By adopting these habits, you transform from a passive receiver of information into an active, informed evaluator. You can then confidently assess whether the numbers are telling a complete and accurate story.

Can Statistics Lie? — FAQs

Do statistics always have a hidden agenda?

Not at all. Most statistics are gathered and presented with good intentions to inform and understand. However, human interpretation and presentation can introduce biases or errors, sometimes unintentionally. Your role is to critically evaluate the data, not to assume malicious intent.

What is the single most important question to ask about a statistic?

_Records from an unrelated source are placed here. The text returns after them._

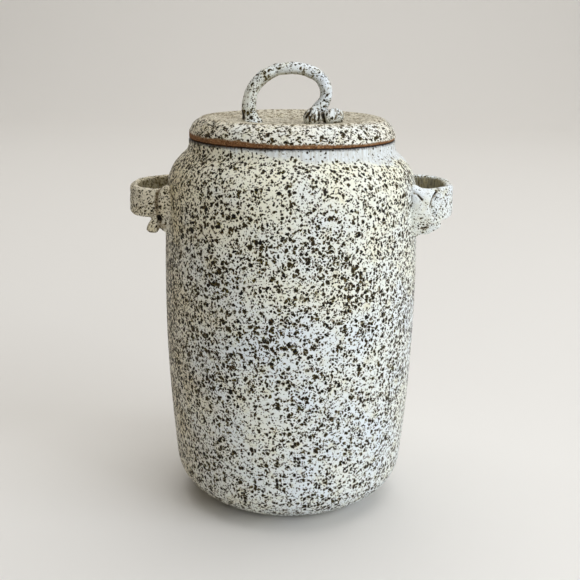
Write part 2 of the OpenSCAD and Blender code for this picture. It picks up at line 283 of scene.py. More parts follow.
def build_throwing(tree):
    """Fills the tree: the outline comes in, and a closed form with smooth shading goes out."""
    given = add(tree, "NodeGroupInput").outputs
    outline = given["Geometry"]
    rows = add(tree, "GeometryNodeAttributeDomainSize", {0: outline}).outputs["Point Count"]
    columns = add(tree, "ShaderNodeMath", {0: given["Sides"], 1: 1.0}, operation="ADD")
    grid = add(tree, "GeometryNodeMeshGrid", {"Vertices X": columns, "Vertices Y": rows})
    index = add(tree, "GeometryNodeInputIndex")
    row = add(tree, "ShaderNodeMath", {0: index, 1: rows}, operation="MODULO")
    column = add(tree, "ShaderNodeMath", {0: index, 1: rows}, operation="DIVIDE")
    column = add(tree, "ShaderNodeMath", {0: column}, operation="FLOOR")
    share = add(tree, "ShaderNodeMath", {0: column, 1: given["Sides"]}, operation="DIVIDE")
    angle = add(tree, "ShaderNodeMath", {0: share, 1: 2 * math.pi}, operation="MULTIPLY")

    def of_row(value, kind):
        """The value at the outline's point for this row."""
        return add(tree, "GeometryNodeSampleIndex", {"Geometry": outline, "Value": value, "Index": row},
                   data_type=kind, domain="POINT")

    place = of_row(add(tree, "GeometryNodeInputPosition"), "FLOAT_VECTOR")
    out, along, ridged, edge = [
        of_row(add(tree, "GeometryNodeInputNamedAttribute", {"Name": name}, data_type=kind), kind)
        for name, kind in (("out", "FLOAT_VECTOR"), ("along", "FLOAT"), ("ridged", "FLOAT"),
                           ("edge", "FLOAT"))]
    base = add(tree, "ShaderNodeVectorRotate", {"Vector": place, "Angle": angle},
               rotation_type="Z_AXIS")
    press, drift, waver = [
        add(tree, "ShaderNodeTexNoise", {"Vector": base, "W": given["Seed"], "Scale": scale,
            "Detail": detail, "Roughness": rough}, noise_dimensions="4D")
        for scale, detail, rough in ((PRESS_SCALE, 1.0, 0.5), (DRIFT_SCALE, 2.0, 0.55),
                                     (WAVER_SCALE, 3.0, 0.6))]
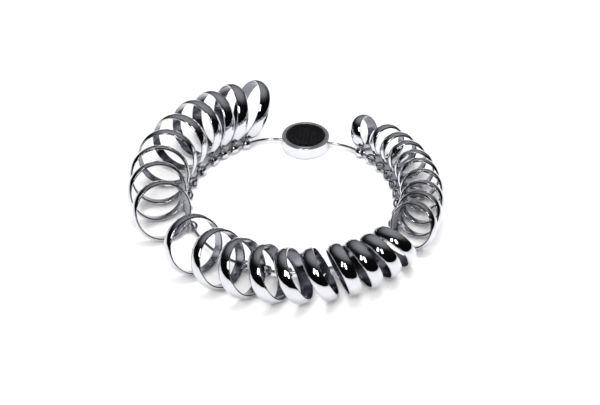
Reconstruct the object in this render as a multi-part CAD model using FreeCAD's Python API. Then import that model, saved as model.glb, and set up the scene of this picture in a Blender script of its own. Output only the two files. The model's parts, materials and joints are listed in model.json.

The most important question is “How was this data collected?” Understanding the methodology behind the numbers is fundamental. This includes knowing the sample size, the selection process, and the questions asked. Flaws in collection often lead to misleading results.

Can small sample sizes always be trusted?

Small sample sizes are generally less reliable because they might not accurately represent a larger population. While sometimes necessary for specific research, they often lead to wider margins of error. Always be cautious and look for larger, more diverse samples when possible for general conclusions.

How can I tell if a graph is misleading?

Examine the axes of the graph carefully. Check if the y-axis starts at zero; if not, differences might be exaggerated. Look at the scale of both axes to see if they are consistent and proportionate. Also, ensure the chart type is appropriate for the data presented.

Does “correlation does not equal causation” apply to all statistics?

Yes, this principle is a cornerstone of statistical understanding. It means that simply because two variables move together, one does not necessarily cause the other. Always be wary of claims that suggest direct cause-and-effect relationships based solely on correlation.